Net asset value per share as at Sept 30 was lower at $2.37 compared to $2.45 a yearago. The strengthening of the Singapore dollar, particularly against the Australia dollar, resulted in unrealised net foreign currency translation reserve loss. The Group’s net debt to property assets ratio as at Sept 30 stood at 43.7% compared to 42.1% a year ago, while net debt to total equity ratio rose to 89.2% compared to 83.4% a year ago. The higher net debt was mainly due to funding for the privatisation of Frasers Hospitality Trust (FHT), acquisitions by the Group’s consolidated REITs, as well as capital expenditure.
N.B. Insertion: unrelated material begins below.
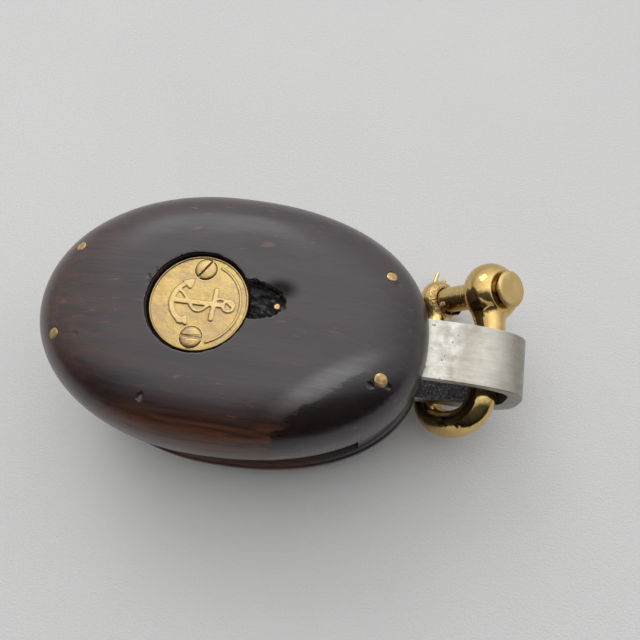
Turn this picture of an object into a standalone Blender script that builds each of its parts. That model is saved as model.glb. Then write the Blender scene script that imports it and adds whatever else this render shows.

Approximately 75.0% of the Group’s total debt was either on fixed rates or hedged, with a weighted average debt maturity of 2.5 years and blended cost of debt of 4% per annum.
The proposed first and final dividend for FY2025 is 4.5 cents, unchanged y-o-y.
Approximately 86 % of FY2025 PBIT was derived from recurring income asset classes . The Group added approximately 1.3 million sq m of income-generating assets across FY2024 and FY2025, focusing on suburban retail and I&L. Concurrently, the Group's divestment of non-core and fully-optimised assets has enabled the redeployment of resources into higher-return opportunities. Active asset management and positive rental reversions further supported recurring income.